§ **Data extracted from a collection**

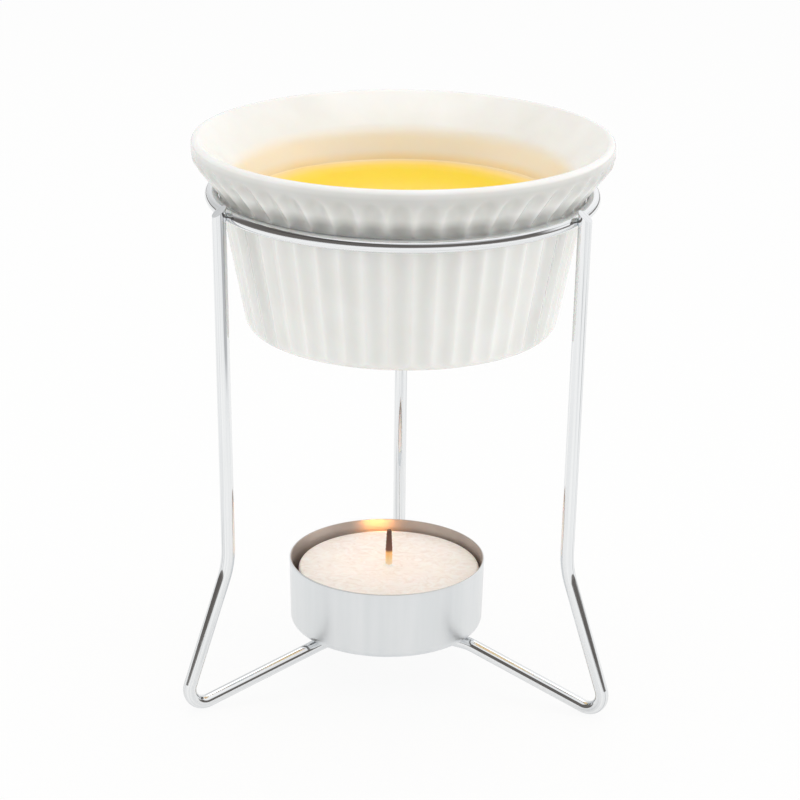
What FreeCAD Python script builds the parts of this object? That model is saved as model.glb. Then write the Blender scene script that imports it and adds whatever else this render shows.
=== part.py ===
"""Butter warmer: a fluted porcelain dish held in a wire stand above a tealight.

Millimetres, +Z up. The origin is on the table, on the upright axis of the hoop.
The front of the object faces -Y: two legs stand at the front and one at the back.
"""
import FreeCAD, Part
import math
import os

import Sketcher

os.makedirs("parts", exist_ok=True)
doc = FreeCAD.newDocument("ButterWarmer")

# Driving sizes: name, millimetres, meaning
SIZES = [
    ("wire_dia", 2.6, "wire of the hoop and the legs"),
    ("hoop_height", 97.7, "centre of the hoop's wire above the table"),
    ("leg_rise", 1.2, "middle of a leg's cut end above the hoop's centre"),
    ("leg_cut_slope", 0.75, "fall of the cut end for each mm outwards"),
    ("weld_bite", 0.2, "depth to which a leg is pressed into the hoop by the weld"),
    ("knee_reach", 37.2, "sharp corner of the knee from the stand's axis"),
    ("knee_height", 29.4, "sharp corner of the knee above the table"),
    ("knee_bend", 17, "bend radius of the knee, at the wire's centre"),
    ("foot_spread", 9.9, "outside of the foot beyond the knee"),
    ("foot_bend", 3.2, "bend radius of the foot, at the wire's centre"),
    ("shoulder_reach", 15, "end of the level run from the stand's axis"),
    ("shoulder_bend", 10, "bend radius between the level run and the sloping run"),
    ("run_height", 8.3, "centre of the level run above the table"),
    ("seat_drop", 1.2, "centre of the hoop's wire below the dish's neck"),
    ("seat_gap", 0.04, "room between the hoop and the dish"),
    ("neck_dia", 69.76, "dish at its neck, where the wall meets the flare"),
    ("neck_height", 27.1, "neck above the dish's base"),
    ("wall_lean", 5.33, "base's sharp corner inside the neck"),
    ("flare_reach", 4.92, "outside of the rim beyond the neck"),
    ("flare_rise", 6.3, "corner where the flare turns into the upright rim, above the neck"),
    ("rim_rise", 9.8, "top of the rim above the neck"),
    ("lip_round", 0.9, "radius of the rim's edge"),
    ("wall_thick", 4, "wall of the dish"),
    ("floor_thick", 4, "floor of the dish"),
    ("base_round", 2.7, "outer corner of the dish's base"),
    ("inner_round", 5, "corner between floor and wall inside the dish"),
    ("throat_height", 30.3, "corner between wall and flare inside, above the dish's base"),
    ("throat_round", 5, "that corner's radius"),
    ("neck_round", 3, "corner between wall and flare outside the dish"),
    ("rim_round", 3, "corner between flare and rim outside the dish"),
    ("foot_ring", 6.05, "ring round the hollow, from the base's sharp corner"),
    ("foot_hollow_depth", 0.8, "unglazed hollow under the dish"),
    ("flute_count", 48, "flutes round the dish"),
    ("flute_radius", 3.6, "round of a flute across"),
    ("flute_depth", 0.75, "depth of a flute at the neck and on the flare"),
    ("flute_foot_depth", 0.45, "depth of a flute at the base"),
    ("flute_bend", 4, "bend radius of a flute's axis at the neck"),
    ("flute_turn", 7.15, "turn of the dish on its axis, in degrees"),
    ("butter_drop", 2.5, "melted butter below the dish's neck"),
    ("cup_dia", 38.6, "tealight cup at its rim"),
    ("cup_taper", 0.3, "cup's base inside its rim"),
    ("cup_height", 13.75, "tealight cup"),
    ("cup_wall", 0.35, "sheet of the tealight cup"),
    ("cup_round", 1.7, "outer corner of the cup's base"),
    ("cup_offset", 2.2, "cup from the stand's axis, to the left"),
    ("candle_gap", 0.75, "room between the wax and the cup's base"),
    ("candle_drop", 2, "wax below the cup's rim"),
    ("candle_edge", 0.5, "upper corner of the wax"),
    ("candle_offset", 0.4, "wax from the cup's axis, to the right"),
    ("wick_dia", 1.4, "braided wick"),
    ("wick_height", 7.5, "wick above the wax"),
    ("wick_round", 0.4, "burnt edge of the wick's tip"),
    ("sustainer_dia", 12.6, "tin disc that holds the wick"),
    ("sustainer_sheet", 0.3, "sheet of the tin disc"),
    ("collar_dia", 2.8, "collar of the disc, crimped on the wick"),
    ("collar_height", 3, "top of the collar above the cup's floor"),
]

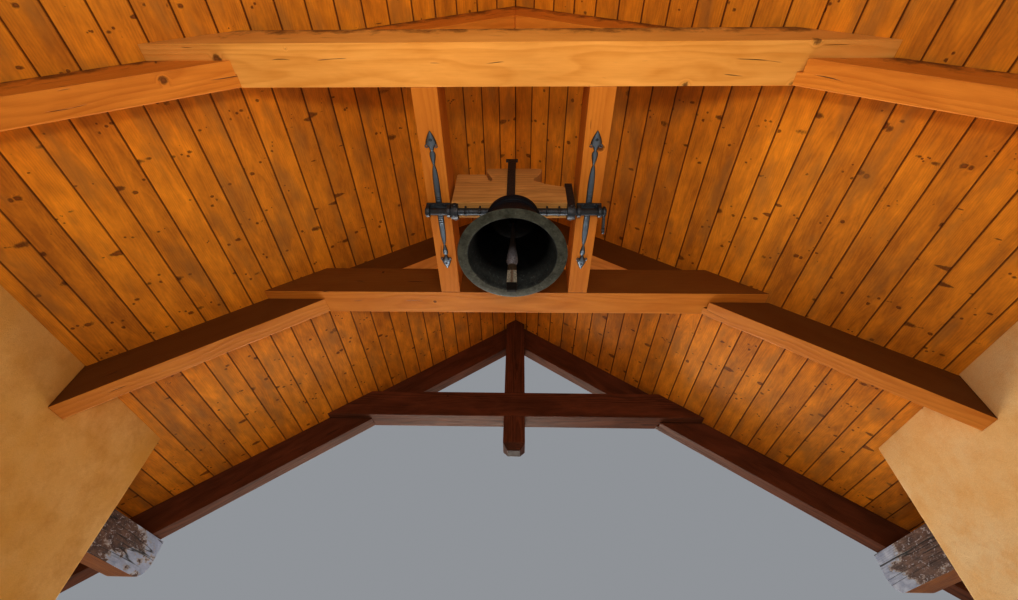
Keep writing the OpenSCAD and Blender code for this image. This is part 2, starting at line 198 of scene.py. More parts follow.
def put(piece, *moves):
    """Moves a piece by one matrix after another and applies its place."""
    for move in moves:
        piece.matrix_world = move @ piece.matrix_world
    take(piece)
    bpy.ops.object.transform_apply(location=True, rotation=True, scale=True)
    return piece


def joined(name, *pieces):
    """Joins pieces into the first one."""
    take(pieces[0])
    for piece in pieces:
        piece.select_set(True)
    bpy.ops.object.join()
    pieces[0].name = pieces[0].data.name = name
    return pieces[0]


def drawn(name, points):
    """A line of edges drawn from point to point, as the start of an outline or a section."""
    piece = start("plane", name, size=0.001, location=points[0])
    shape(piece, ("VERT", everything, "merge", dict(type="CENTER")))
    bpy.ops.object.mode_set(mode="EDIT")
    bpy.ops.mesh.select_mode(type="VERT")
    bpy.ops.mesh.select_all(action="SELECT")
    for near, far in zip(points, points[1:]):
        bpy.ops.mesh.extrude_region_move(TRANSFORM_OT_translate={"value": Vector(far) - Vector(near)})
    bpy.ops.object.mode_set(mode="OBJECT")
    return piece


def turned(name, section, steps, crease=40):
    """A turned or cast round piece: its closed section of radius and height, spun about the upright axis."""
    piece = drawn(name, [(r, 0, z) for r, z in section])
    spin = dict(steps=steps, angle=2 * math.pi, center=(0, 0, 0), axis=(0, 0, 1))
    shape(piece, ("VERT", everything, "spin", spin), MERGE_DOUBLES, FACE_OUTWARDS)
    return smooth(piece, crease)


def slab(name, outline, low_y, high_y):
    """A board cut to an outline across the canopy, and so thick along it."""
    piece = drawn(name, [(x, low_y, z) for x, z in outline + outline[:1]])
    thicken = dict(TRANSFORM_OT_translate={"value": (0, high_y - low_y, 0)})
    return shape(piece, MERGE_DOUBLES, ("EDGE", everything, "edge_face_add", {}),
                 ("FACE", everything, "extrude_region_move", thicken), FACE_OUTWARDS)


def bent_bar(name, centre, radius, bar_r, begin, sweep, axis):
    """A round bar with closed ends, bent about a centre from an angle and through a sweep. The axis lies
    square to y, from which the angle is a quarter turn away."""
    square = Vector((0, 1, 0))
    radial = Vector(axis).cross(square) * math.cos(begin) + square * math.sin(begin)
    heading = Vector(axis).cross(radial).to_track_quat("Z", "Y").to_euler()
    piece = start("circle", name, vertices=10, radius=bar_r, fill_type="NGON",
                  location=Vector(centre) + radial * radius, rotation=heading)
    bend = dict(steps=max(6, int(abs(sweep) * 5)), angle=sweep, center=centre, axis=axis)
    shape(piece, ("FACE", everything, "spin", bend), MERGE_DOUBLES, FACE_OUTWARDS)
    return smooth(piece, 50)


def islands(piece, per_island):
    """Vertex places as an array of islands, for a piece made of equal copies."""
    places = np.empty(len(piece.data.vertices) * 3)
    piece.data.vertices.foreach_get("co", places)
    return places.reshape(-1, per_island, 3)


def put_places(piece, places):
    """Gives a piece its vertex places back."""
    piece.data.vertices.foreach_set("co", places.ravel())
    piece.data.update()


def fit(piece, given, body, slot, *replaced):
    """Gives a finished piece its material, body and the nodes that it stands for. slot is not used."""
    piece.data.materials.clear()
    piece.data.materials.append(given)
    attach(piece, body)
    if replaced:
        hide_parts(*replaced)


# Material helpers

def colour(code):
    """An sRGB hex colour as linear RGBA."""
    parts = [int(code[i:i + 2], 16) / 255 for i in (1, 3, 5)]
    return [c / 12.92 if c <= 0.04045 else ((c + 0.055) / 1.055) ** 2.4 for c in parts] + [1]


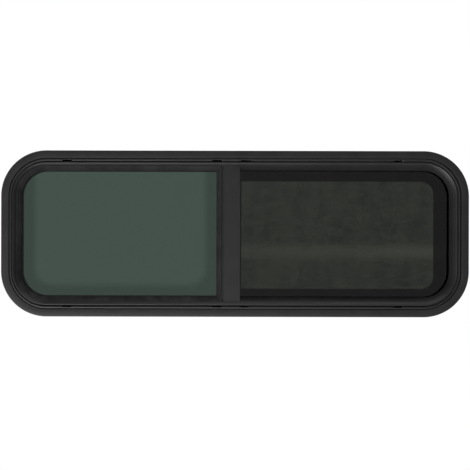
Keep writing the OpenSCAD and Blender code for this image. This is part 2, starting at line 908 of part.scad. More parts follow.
module top_glass_run() {
    color([0.07, 0.07, 0.07])
        stand()
            straight_run(0);
}

module bottom_glass_run() {
    color([0.07, 0.07, 0.07])
        stand()
            difference() {
                straight_run(1);
                drain_cuts([-1]);
            }
}

module jamb_glass_run() {
    color([0.07, 0.07, 0.07])
        stand() {
            side_bar(corner_x, corner_y, win_r)
                run_section();
            for (flip = [0, 1])
                mirror([0, flip, 0])
                    translate([corner_x, corner_y, 0])
                        bend(win_r)
                            run_section();
        }
}

// Rubber stops at the open end of the sliding pane's travel
module travel_stops() {
    wide = glass_t + 2 * pile_gap - 2 * snap_gap;
    color([0.05, 0.05, 0.05])
        stand()
            for (flip = [0, 1])
                mirror([0, flip, 0])
                    translate([win_r - win_w / 2, -win_h / 2 + u_run, h_sash - glass_t / 2 - wide / 2])
                        cube([stop_l, u_front_fin - u_run, wide]);
}

module sliding_glass() {
    color([0.2, 0.26, 0.24, 0.7])
        stand()
            translate([0, 0, h_sash - glass_t])
                linear_extrude(glass_t)
                    plate(sash_x0, sash_x1, sash_y0, sash_y1, 0, sash_r);
}

module meeting_rail() {
    color([0.13, 0.13, 0.14])
        stand()
            difference() {
                translate([0, rail_half, 0])
                    bar(2 * rail_half)
                        rail_section();
                translate([tongue_x, 0, h_rail_rear])
                    cube([tongue_t + 2 * tongue_gap, tongue_h + 2 * tongue_gap, 3 * rail_t], center = true);
            }
}

// Guides that keep the rail's ends upright in the glass runs
module rail_guides() {
    wide = glass_t + 2 * pile_gap - 2 * slide_gap;
    long = grip_x0 - rail_x0;
    reach = win_h / 2 - rail_half - u_run - slide_gap;
    color([0.2, 0.2, 0.2])
        stand()
            for (flip = [0, 1])
                mirror([0, flip, 0])
                    translate([rail_x0, -rail_half - reach, h_sash - glass_t / 2 - wide / 2])
                        cube([long, reach, wide]);
}

// Latch body with screw ears, sloping shoulders and a pocket for its tongue
module latch_body() {
    rear = h_rail_rear - latch_d;
    end = latch_h / 2 + over;
    ear = latch_h / 2 - latch_ear_l;
    color([0.08, 0.08, 0.08])
        stand()
            difference() {
                translate([0, 0, rear])
                    linear_extrude(latch_d)
                        plate(latch_x0, latch_x0 + latch_w, -latch_h / 2, latch_h / 2,
                              latch_corner_r, latch_corner_r);
                for (flip = [0, 1])
                    mirror([0, flip, 0])
                        translate([latch_x0 - over, 0, 0])
                            rotate([90, 0, 90])
                                linear_extrude(latch_w + 2 * over)
                                    polygon([[ear, h_rail_rear - latch_ear_t], [end, h_rail_rear - latch_ear_t],
                                             [end, rear - over], [ear - latch_slope_l, rear - over],
                                             [ear - latch_slope_l, rear]]);
                translate([tongue_x, 0, h_rail_rear])
                    cube([tongue_t + 2 * tongue_gap, tongue_h + 2 * tongue_gap, latch_d], center = true);
            }
}

// Tongue through the rail's wing into the post's rear wall
module latch_tongue() {
    front = h_slide + tongue_bite;
    rear = h_rail_rear - latch_d / 2 + tongue_gap;
    color([0.6, 0.6, 0.6])
        stand()
            translate([tongue_x - tongue_t / 2, -tongue_h / 2, rear])
                cube([tongue_t, tongue_h, front - rear]);
}

// Thumb button with grip grooves across it
module latch_button() {
    mid = latch_x0 + latch_w / 2;
    count = floor((button_h - button_w) / 2 / grip_pitch);
    color([0.1, 0.1, 0.1])
        stand()
            translate([mid, 0, h_rail_rear - latch_d - button_d])
                difference() {
                    linear_extrude(button_d)
                        rotate(90)
                            obround(button_h, button_w);
                    for (i = [-count:count])
                        translate([-button_w, i * grip_pitch, 0])
                            rotate([0, 90, 0])
                                cylinder(r = grip_r, h = 2 * button_w, $fn = 24);
                }
}

// Place a section round the screen, with its round corners at the jamb
module round_screen() {
    stand()
        translate([screen_x1 - screen_corner, screen_mid_y, 0])
            mitred_ring(screen_w, screen_h, screen_corner, screen_bar_w + over)
                children();
}

module screen_frame() {
    color([0.11, 0.11, 0.12])
        round_screen()
            screen_section();
}

// Keys in the tube that join the mitred corners
module screen_corner_keys() {
    near = screen_wall + snap_gap;
    wide = tube_w - 2 * snap_gap;
    deep = screen_t - 2 * screen_wall - 2 * snap_gap;
    color([0.08, 0.08, 0.08])
        stand()
            translate([screen_x0 + near, screen_mid_y, screen_rear + screen_wall + snap_gap])
                for (flip = [0, 1])
                    mirror([0, flip, 0])
                        translate([0, screen_h / 2 - near, 0])
                            linear_extrude(deep)
                                polygon([[0, 0], [key_l, 0], [key_l, -wide], [wide, -wide],
                                         [wide, -key_l], [0, -key_l]]);
}

module screen_mesh() {
    inset = spline_u + mesh_tuck;
    color([0.2, 0.2, 0.19, 0.6])
        stand()
            translate([0, 0, screen_rear])
                linear_extrude(mesh_t - snap_gap / 2)
                    plate(screen_x0 + inset, screen_x1 - inset, screen_y0 + inset, screen_y1 - inset,
                          0, screen_corner - inset);
}

// Cord pressed into the spline groove
module screen_spline() {
    cord_w = spline_w / 2 + mesh_tuck - snap_gap;
    color([0.05, 0.05, 0.05])
        round_screen()
            span([spline_u - spline_w / 2 + snap_gap, screen_rear + spline_d - cord_w - snap_gap],
                 [spline_u - spline_w / 2 + snap_gap + cord_w, screen_rear + spline_d - snap_gap]);
}

// Pile strip on the screen's left stile that meets the sliding glass
module screen_seal() {
    half = win_h / 2 - u_middle_fin - cope_gap;
    wide = seal_w;
    color([0.08, 0.08, 0.08])
        stand()
            translate([screen_x0 + wide, half, 0])
                bar(2 * half)
                    span([0, screen_front], [wide, h_sash - glass_t - slide_gap]);
}

// Strip bent forward from the rear fin's back onto the screen's
module screen_clip() {
    back = h_rear_fin - fin_t;
    foot = screen_rear - snap_gap;
    bend_u = u_rear_fin + snap_gap;
    bend_end = bend_u + foot - back;
    end = u_screen + screen_lift + clip_lap;
    slant = clip_t * (sqrt(2) - 1);
    bar(clip_l)
        inward(0)
            polygon([[ring_inner_u + snap_gap, back], [bend_u, back], [bend_end, foot], [end, foot],
                     [end, foot - clip_t], [bend_end + slant, foot - clip_t],
                     [bend_u + slant, back - clip_t], [ring_inner_u + snap_gap, back - clip_t]]);
}

module screen_clips() {
    color([0.6, 0.6, 0.6])
        stand()
            for (share = [0.25, 0.75])
                translate([screen_x0 + share * screen_w - clip_l / 2, win_h / 2, 0])
                    rotate([0, 0, 90])
                        screen_clip();
}

// Tabs on the screen's lower bar for lifting it out, with a foot and a finger lip
module screen_pulls() {
    low = screen_y0 + (screen_bar_w - screen_flange_w - spline_w) / 2;
    foot = pull_t + pull_lip;
    color([0.08, 0.08, 0.08])
        stand()
            for (share = [0.25, 0.75])
                translate([screen_x0 + share * screen_w - pull_l / 2, low, screen_rear])
                    rotate([90, 0, 90])
                        linear_extrude(pull_l)
                            polygon([[0, 0], [foot, 0], [foot, -pull_t], [pull_t, -pull_t],
                                     [pull_t, -pull_d], [-pull_lip, -pull_d],
                                     [-pull_lip, pull_t / 2 - pull_d], [0, pull_t - pull_d]]);
}

outer_frame();
clamp_ring();
fixed_glass();
fixed_glass_bead();
fixed_glass_tape();
setting_blocks();
mullion_post();
mullion_cover();
mullion_seal();
top_glass_run();
bottom_glass_run();
jamb_glass_run();
travel_stops();
sliding_glass();
meeting_rail();
rail_guides();
latch_body();
latch_tongue();
latch_button();
screen_frame();
screen_corner_keys();
screen_mesh();
screen_spline();
screen_seal();
screen_clips();
screen_pulls();
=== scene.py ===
"""Looks of a round-cornered caravan window: black extruded frame, two tinted panes, an insect screen."""

import math

import bmesh
import bpy
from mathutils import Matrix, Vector


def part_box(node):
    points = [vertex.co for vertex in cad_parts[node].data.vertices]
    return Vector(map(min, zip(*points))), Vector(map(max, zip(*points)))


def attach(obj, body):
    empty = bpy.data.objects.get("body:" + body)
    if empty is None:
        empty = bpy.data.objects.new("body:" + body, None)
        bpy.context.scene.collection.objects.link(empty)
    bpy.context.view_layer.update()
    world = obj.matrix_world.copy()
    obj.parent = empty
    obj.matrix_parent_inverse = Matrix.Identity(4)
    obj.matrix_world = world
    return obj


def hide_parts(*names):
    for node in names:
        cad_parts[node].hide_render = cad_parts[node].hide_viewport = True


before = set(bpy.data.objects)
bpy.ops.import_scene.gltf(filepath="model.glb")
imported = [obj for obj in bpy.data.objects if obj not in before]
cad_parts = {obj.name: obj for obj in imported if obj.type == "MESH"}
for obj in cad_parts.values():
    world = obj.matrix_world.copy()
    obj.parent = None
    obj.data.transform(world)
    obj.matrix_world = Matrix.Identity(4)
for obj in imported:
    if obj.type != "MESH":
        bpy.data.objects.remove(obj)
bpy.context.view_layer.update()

# Sizes are in millimetres where no comment says otherwise. In the section, u is the distance inward
# from the outline, and h the height toward the outside above the flange's rear face. MM brings them
# to metres.
MM = 0.001
WINDOW_W = 946
WINDOW_H = 336
WINDOW_R = 92
CENTRE_UP = 160

# Frame section
FLANGE_LAP = 16
FLANGE_EDGE_T = 1.6
FLANGE_RISE = 0.25
GROOVE_W = 1.4
GROOVE_T = 0.6
LEDGE_H = 1.9
LEDGE_RISE = 0.6
LEDGE_T = 1.4
FOOT_GROOVE_W = 1.3
FOOT_GROOVE_D = 0.9
LEG_OUT_U = 17.2
LEG_T = 1.4
FLOOR_OUT_U = 22.9
FLOOR_T = 1.4
TRACK_U = 24.3
NOSE_R = 2.6
NOSE_H = 8
BAND_T = 1.5
BAND_R = 40
LIP_U = 40
LIP_R = 0.8
LIP_FOOT_W = 3.6
STOP_H = -3.2
FRONT_FIN_U = 37
MIDDLE_FIN_U = 42
SCREEN_FLOOR_U = 28.2
REAR_FIN_U = 32.7
FRONT_FIN_H = -9.2
SLIDE_H = -10.4
MIDDLE_FIN_H = -18.4
SCREEN_H = -19.6
REAR_FIN_H = -28.4
FRAME_END_H = -29.6
RACE_WALL_U = 21.6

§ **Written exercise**
Each line from the line with "scene.py. More parts follow." to the line with "return smooth(piece, crease)" is to be echoed exactly; both boundary lines are included, and nothing else is to be output.

§ **Complete output**
Keep writing the OpenSCAD and Blender code for this image. This is part 2, starting at line 198 of scene.py. More parts follow.
def put(piece, *moves):
    """Moves a piece by one matrix after another and applies its place."""
    for move in moves:
        piece.matrix_world = move @ piece.matrix_world
    take(piece)
    bpy.ops.object.transform_apply(location=True, rotation=True, scale=True)
    return piece


def joined(name, *pieces):
    """Joins pieces into the first one."""
    take(pieces[0])
    for piece in pieces:
        piece.select_set(True)
    bpy.ops.object.join()
    pieces[0].name = pieces[0].data.name = name
    return pieces[0]


def drawn(name, points):
    """A line of edges drawn from point to point, as the start of an outline or a section."""
    piece = start("plane", name, size=0.001, location=points[0])
    shape(piece, ("VERT", everything, "merge", dict(type="CENTER")))
    bpy.ops.object.mode_set(mode="EDIT")
    bpy.ops.mesh.select_mode(type="VERT")
    bpy.ops.mesh.select_all(action="SELECT")
    for near, far in zip(points, points[1:]):
        bpy.ops.mesh.extrude_region_move(TRANSFORM_OT_translate={"value": Vector(far) - Vector(near)})
    bpy.ops.object.mode_set(mode="OBJECT")
    return piece


def turned(name, section, steps, crease=40):
    """A turned or cast round piece: its closed section of radius and height, spun about the upright axis."""
    piece = drawn(name, [(r, 0, z) for r, z in section])
    spin = dict(steps=steps, angle=2 * math.pi, center=(0, 0, 0), axis=(0, 0, 1))
    shape(piece, ("VERT", everything, "spin", spin), MERGE_DOUBLES, FACE_OUTWARDS)
    return smooth(piece, crease)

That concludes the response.